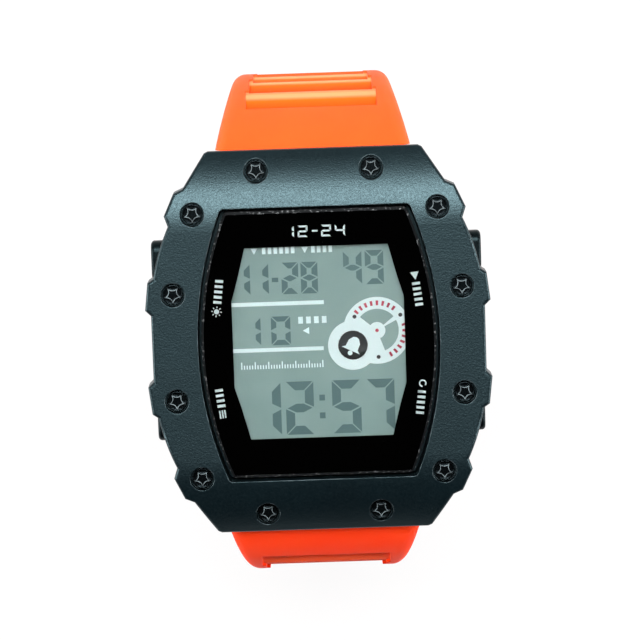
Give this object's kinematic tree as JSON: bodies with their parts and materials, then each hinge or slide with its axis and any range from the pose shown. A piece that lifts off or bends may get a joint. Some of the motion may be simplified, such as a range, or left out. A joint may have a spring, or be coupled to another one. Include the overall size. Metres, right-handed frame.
{
  "type": "digital watch",
  "caption": "Digital sports watch with a black bezel held by star-headed screws, a framed display, side push buttons and an orange buckled strap.",
  "frame": {"origin": "centre of the case back's outer face", "axes": "+Z out of the dial, +Y towards 12 o'clock, +X towards 3 o'clock"},
  "size_m": [0.0428, 0.065, 0.0666],
  "materials": {
    "bezel_resin": "matte, fine grained",
    "case_resin": "matte",
    "button_resin": "semi gloss",
    "strap_resin": "satin orange polyurethane",
    "steel": "brushed",
    "screw_steel": "dark polished",
    "crystal_glass": "polished",
    "border_print": "gloss black print",
    "display_glass": "clear",
    "polariser_film": "grey green film",
    "reflector_film": "silvery film",
    "light_guide_plastic": "clear",
    "lamp": "white",
    "connector_rubber": "striped",
    "module_plastic": "matte",
    "board": "solder mask",
    "chip_resin": "epoxy",
    "ceramic_chip": "tinned ends",
    "coil_copper": "enamelled wire",
    "brass": "plain",
    "gasket_rubber": "greased"
  },
  "bodies": {
    "case": {"case_body": "case_resin", "case_back": "steel", "case_back_screws": "steel", "bezel": "bezel_resin", "bezel_screws": "screw_steel", "crystal": "crystal_glass", "top_spring_bar": "steel", "bottom_spring_bar": "steel", "display_polariser": "polariser_film", "display_front_glass": "display_glass", "display_rear_glass": "display_glass", "display_reflector": "reflector_film", "light_guide": "light_guide_plastic", "backlight_lamp": "lamp", "zebra_strips": "connector_rubber", "module_frame": "module_plastic", "module_base": "module_plastic", "circuit_board": "board", "processor": "chip_resin", "quartz_can": "steel", "capacitors": "ceramic_chip", "stepup_coil": "coil_copper", "battery": "steel", "battery_clip": "steel", "buzzer_disc": "brass", "buzzer_spring": "steel", "side_contacts": "steel", "case_back_gasket": "gasket_rubber", "crystal_border": "border_print", "crystal_gasket": "gasket_rubber", "light_button_spring": "steel", "mode_button_spring": "steel", "start_button_spring": "steel", "reset_button_spring": "steel"},
    "strap_top": {"strap_buckle_side": "strap_resin", "buckle_pin": "steel"},
    "strap_bottom": {"strap_hole_side": "strap_resin"},
    "keeper": {"strap_keeper": "strap_resin"},
    "frame": {"buckle_frame": "steel"},
    "tongue": {"buckle_tongue": "steel"},
    "light_push": {"light_button": "button_resin", "light_button_oring": "gasket_rubber", "light_button_retainer": "steel"},
    "mode_push": {"mode_button": "button_resin", "mode_button_oring": "gasket_rubber", "mode_button_retainer": "steel"},
    "start_push": {"start_button": "button_resin", "start_button_oring": "gasket_rubber", "start_button_retainer": "steel"},
    "reset_push": {"reset_button": "button_resin", "reset_button_oring": "gasket_rubber", "reset_button_retainer": "steel"}
  },
  "joints": [
    {"name": "top_strap_hinge", "type": "hinge", "parent": "case", "child": "strap_top", "pos_m": [0, 0.0205, 0.0043], "axis": [1, 0, 0], "range_deg": [-8, 3]},
    {"name": "bottom_strap_hinge", "type": "hinge", "parent": "case", "child": "strap_bottom", "pos_m": [0, -0.0205, 0.0043], "axis": [-1, 0, 0], "range_deg": [-8, 3]},
    {"name": "buckle_frame_hinge", "type": "hinge", "parent": "strap_top", "child": "frame", "pos_m": [0, -0.004, -0.0319], "axis": [1, 0, 0], "range_deg": [-40, 30]},
    {"name": "buckle_tongue_hinge", "type": "hinge", "parent": "frame", "child": "tongue", "pos_m": [0, -0.004, -0.0319], "axis": [1, 0, 0], "range_deg": [0, 60]},
    {"name": "keeper_slide", "type": "slide", "parent": "strap_top", "child": "keeper", "axis": [0, 1, 0], "range_m": [-0.0015, 0.0044]},
    {"name": "light_button_press", "type": "slide", "parent": "case", "child": "light_push", "axis": [1, 0, 0], "range_m": [0, 0.0008], "stiffness_N_per_m": 150, "springref_m": -0.001, "deforming": ["light_button_spring"]},
    {"name": "mode_button_press", "type": "slide", "parent": "case", "child": "mode_push", "axis": [1, 0, 0], "range_m": [0, 0.0008], "stiffness_N_per_m": 150, "springref_m": -0.001, "deforming": ["mode_button_spring"]},
    {"name": "start_button_press", "type": "slide", "parent": "case", "child": "start_push", "axis": [-1, 0, 0], "range_m": [0, 0.0008], "stiffness_N_per_m": 150, "springref_m": -0.001, "deforming": ["start_button_spring"]},
    {"name": "reset_button_press", "type": "slide", "parent": "case", "child": "reset_push", "axis": [-1, 0, 0], "range_m": [0, 0.0008], "stiffness_N_per_m": 150, "springref_m": -0.001, "deforming": ["reset_button_spring"]}
  ]
}
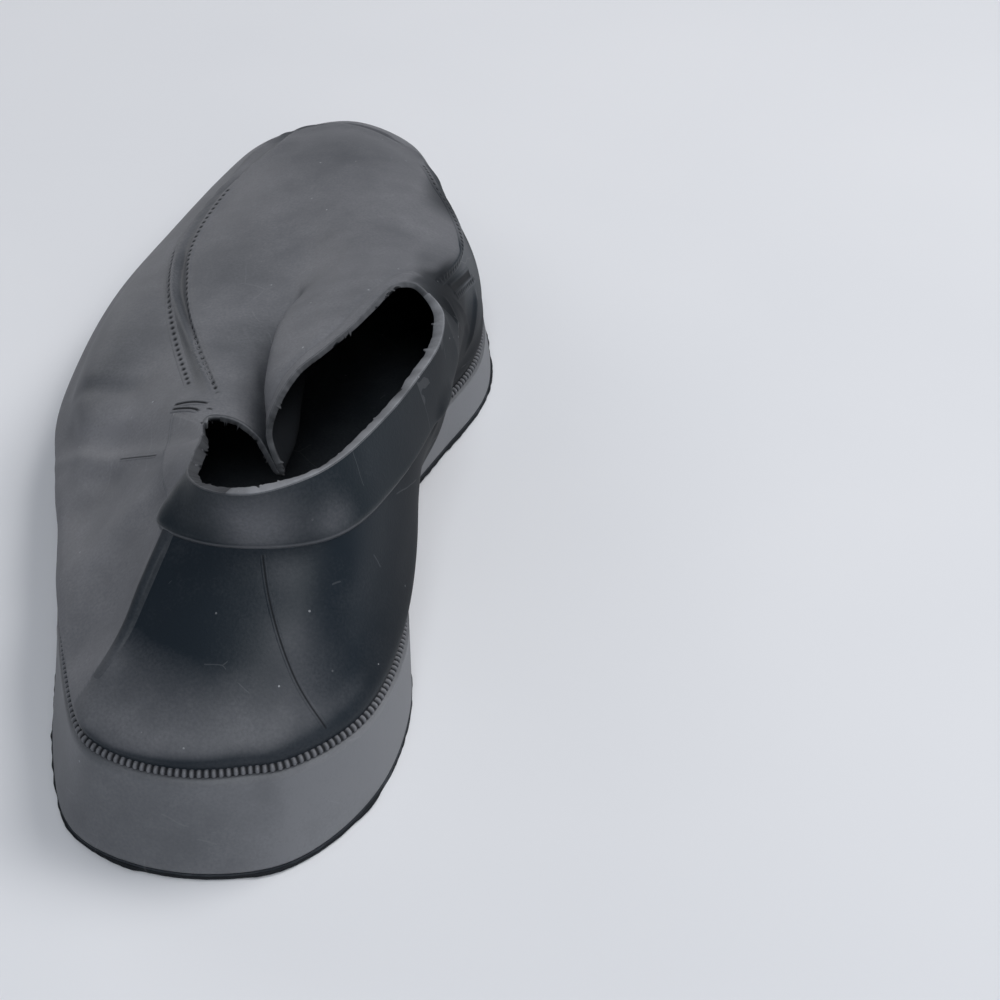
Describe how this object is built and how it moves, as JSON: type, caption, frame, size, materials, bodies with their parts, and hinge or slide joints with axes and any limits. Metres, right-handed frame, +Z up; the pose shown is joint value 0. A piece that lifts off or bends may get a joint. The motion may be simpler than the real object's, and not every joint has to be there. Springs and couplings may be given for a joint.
{
  "type": "rubber overshoe",
  "caption": "Low moulded rubber overshoe for a left shoe, with a moccasin apron, a knurled welt, a turned-up side band and a banded foot opening.",
  "frame": {"origin": "centre of the overshoe's box, on the ground that its sole rests on", "axes": "+Y to the toe, +X to the inner side of the foot, +Z up"},
  "size_m": [0.1108, 0.29, 0.0722],
  "materials": {
    "outsole_rubber": "matte",
    "foxing_rubber": "satin",
    "welt_rubber": "satin",
    "upper_rubber": "satin",
    "collar_rubber": "satin"
  },
  "bodies": {
    "root": {"outsole": "outsole_rubber", "foxing": "foxing_rubber", "welt": "welt_rubber", "upper": "upper_rubber", "collar_band": "collar_rubber"}
  },
  "joints": []
}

## WRITTEN TASK
Copy down the material exactly as written.

## THE REPLY
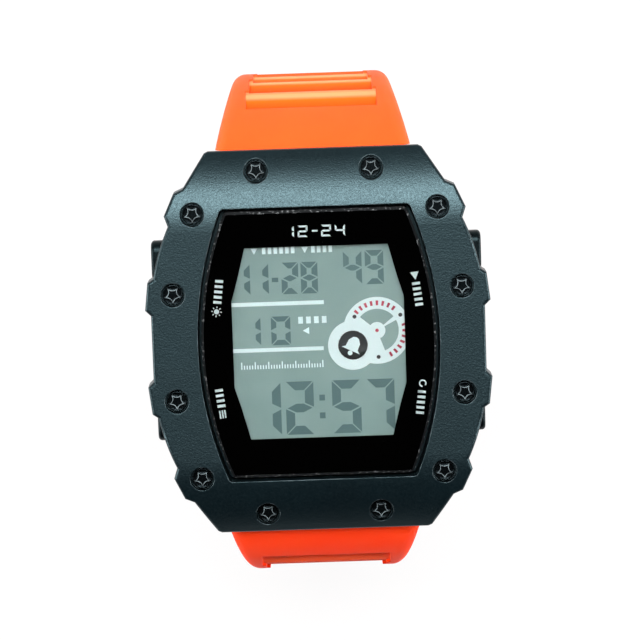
Give this object's kinematic tree as JSON: bodies with their parts and materials, then each hinge or slide with its axis and any range from the pose shown. A piece that lifts off or bends may get a joint. Some of the motion may be simplified, such as a range, or left out. A joint may have a spring, or be coupled to another one. Include the overall size. Metres, right-handed frame.
{
  "type": "digital watch",
  "caption": "Digital sports watch with a black bezel held by star-headed screws, a framed display, side push buttons and an orange buckled strap.",
  "frame": {"origin": "centre of the case back's outer face", "axes": "+Z out of the dial, +Y towards 12 o'clock, +X towards 3 o'clock"},
  "size_m": [0.0428, 0.065, 0.0666],
  "materials": {
    "bezel_resin": "matte, fine grained",
    "case_resin": "matte",
    "button_resin": "semi gloss",
    "strap_resin": "satin orange polyurethane",
    "steel": "brushed",
    "screw_steel": "dark polished",
    "crystal_glass": "polished",
    "border_print": "gloss black print",
    "display_glass": "clear",
    "polariser_film": "grey green film",
    "reflector_film": "silvery film",
    "light_guide_plastic": "clear",
    "lamp": "white",
    "connector_rubber": "striped",
    "module_plastic": "matte",
    "board": "solder mask",
    "chip_resin": "epoxy",
    "ceramic_chip": "tinned ends",
    "coil_copper": "enamelled wire",
    "brass": "plain",
    "gasket_rubber": "greased"
  },
  "bodies": {
    "case": {"case_body": "case_resin", "case_back": "steel", "case_back_screws": "steel", "bezel": "bezel_resin", "bezel_screws": "screw_steel", "crystal": "crystal_glass", "top_spring_bar": "steel", "bottom_spring_bar": "steel", "display_polariser": "polariser_film", "display_front_glass": "display_glass", "display_rear_glass": "display_glass", "display_reflector": "reflector_film", "light_guide": "light_guide_plastic", "backlight_lamp": "lamp", "zebra_strips": "connector_rubber", "module_frame": "module_plastic", "module_base": "module_plastic", "circuit_board": "board", "processor": "chip_resin", "quartz_can": "steel", "capacitors": "ceramic_chip", "stepup_coil": "coil_copper", "battery": "steel", "battery_clip": "steel", "buzzer_disc": "brass", "buzzer_spring": "steel", "side_contacts": "steel", "case_back_gasket": "gasket_rubber", "crystal_border": "border_print", "crystal_gasket": "gasket_rubber", "light_button_spring": "steel", "mode_button_spring": "steel", "start_button_spring": "steel", "reset_button_spring": "steel"},
    "strap_top": {"strap_buckle_side": "strap_resin", "buckle_pin": "steel"},
    "strap_bottom": {"strap_hole_side": "strap_resin"},
    "keeper": {"strap_keeper": "strap_resin"},
    "frame": {"buckle_frame": "steel"},
    "tongue": {"buckle_tongue": "steel"},
    "light_push": {"light_button": "button_resin", "light_button_oring": "gasket_rubber", "light_button_retainer": "steel"},
    "mode_push": {"mode_button": "button_resin", "mode_button_oring": "gasket_rubber", "mode_button_retainer": "steel"},
    "start_push": {"start_button": "button_resin", "start_button_oring": "gasket_rubber", "start_button_retainer": "steel"},
    "reset_push": {"reset_button": "button_resin", "reset_button_oring": "gasket_rubber", "reset_button_retainer": "steel"}
  },
  "joints": [
    {"name": "top_strap_hinge", "type": "hinge", "parent": "case", "child": "strap_top", "pos_m": [0, 0.0205, 0.0043], "axis": [1, 0, 0], "range_deg": [-8, 3]},
    {"name": "bottom_strap_hinge", "type": "hinge", "parent": "case", "child": "strap_bottom", "pos_m": [0, -0.0205, 0.0043], "axis": [-1, 0, 0], "range_deg": [-8, 3]},
    {"name": "buckle_frame_hinge", "type": "hinge", "parent": "strap_top", "child": "frame", "pos_m": [0, -0.004, -0.0319], "axis": [1, 0, 0], "range_deg": [-40, 30]},
    {"name": "buckle_tongue_hinge", "type": "hinge", "parent": "frame", "child": "tongue", "pos_m": [0, -0.004, -0.0319], "axis": [1, 0, 0], "range_deg": [0, 60]},
    {"name": "keeper_slide", "type": "slide", "parent": "strap_top", "child": "keeper", "axis": [0, 1, 0], "range_m": [-0.0015, 0.0044]},
    {"name": "light_button_press", "type": "slide", "parent": "case", "child": "light_push", "axis": [1, 0, 0], "range_m": [0, 0.0008], "stiffness_N_per_m": 150, "springref_m": -0.001, "deforming": ["light_button_spring"]},
    {"name": "mode_button_press", "type": "slide", "parent": "case", "child": "mode_push", "axis": [1, 0, 0], "range_m": [0, 0.0008], "stiffness_N_per_m": 150, "springref_m": -0.001, "deforming": ["mode_button_spring"]},
    {"name": "start_button_press", "type": "slide", "parent": "case", "child": "start_push", "axis": [-1, 0, 0], "range_m": [0, 0.0008], "stiffness_N_per_m": 150, "springref_m": -0.001, "deforming": ["start_button_spring"]},
    {"name": "reset_button_press", "type": "slide", "parent": "case", "child": "reset_push", "axis": [-1, 0, 0], "range_m": [0, 0.0008], "stiffness_N_per_m": 150, "springref_m": -0.001, "deforming": ["reset_button_spring"]}
  ]
}
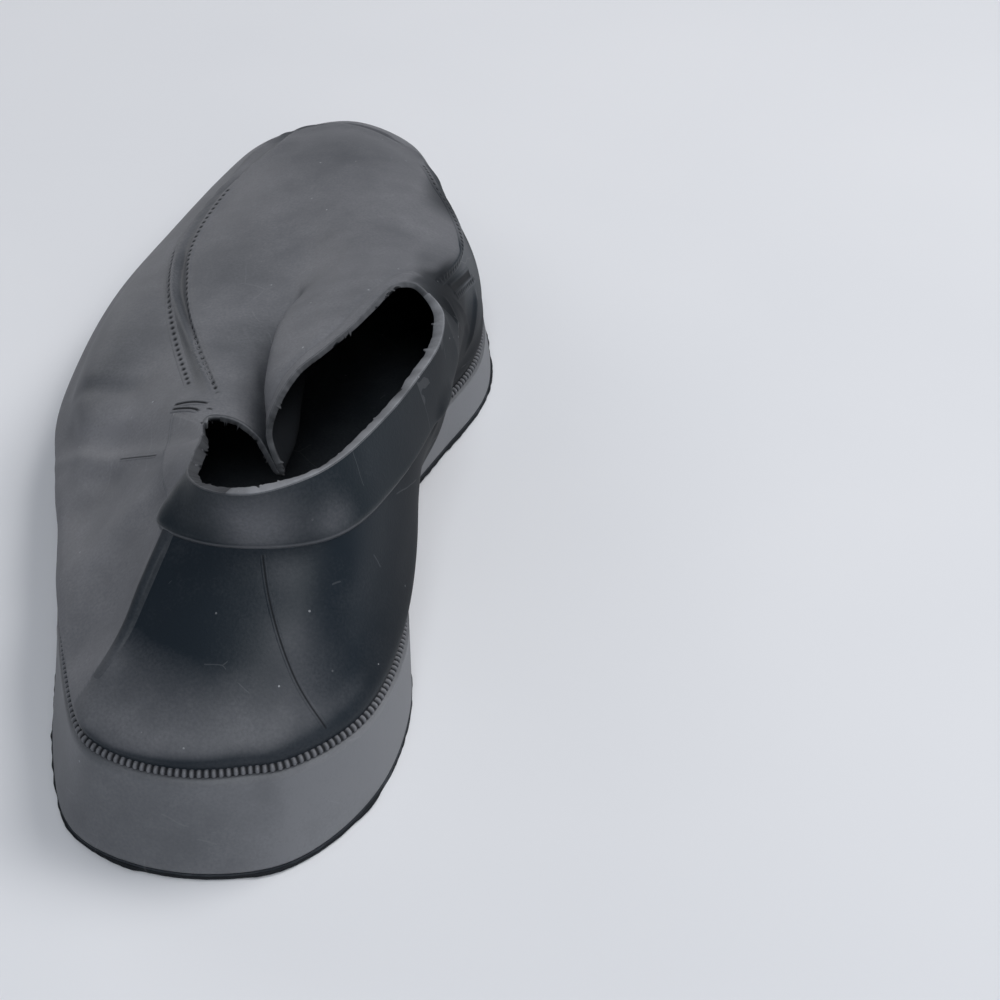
Describe how this object is built and how it moves, as JSON: type, caption, frame, size, materials, bodies with their parts, and hinge or slide joints with axes and any limits. Metres, right-handed frame, +Z up; the pose shown is joint value 0. A piece that lifts off or bends may get a joint. The motion may be simpler than the real object's, and not every joint has to be there. Springs and couplings may be given for a joint.
{
  "type": "rubber overshoe",
  "caption": "Low moulded rubber overshoe for a left shoe, with a moccasin apron, a knurled welt, a turned-up side band and a banded foot opening.",
  "frame": {"origin": "centre of the overshoe's box, on the ground that its sole rests on", "axes": "+Y to the toe, +X to the inner side of the foot, +Z up"},
  "size_m": [0.1108, 0.29, 0.0722],
  "materials": {
    "outsole_rubber": "matte",
    "foxing_rubber": "satin",
    "welt_rubber": "satin",
    "upper_rubber": "satin",
    "collar_rubber": "satin"
  },
  "bodies": {
    "root": {"outsole": "outsole_rubber", "foxing": "foxing_rubber", "welt": "welt_rubber", "upper": "upper_rubber", "collar_band": "collar_rubber"}
  },
  "joints": []
}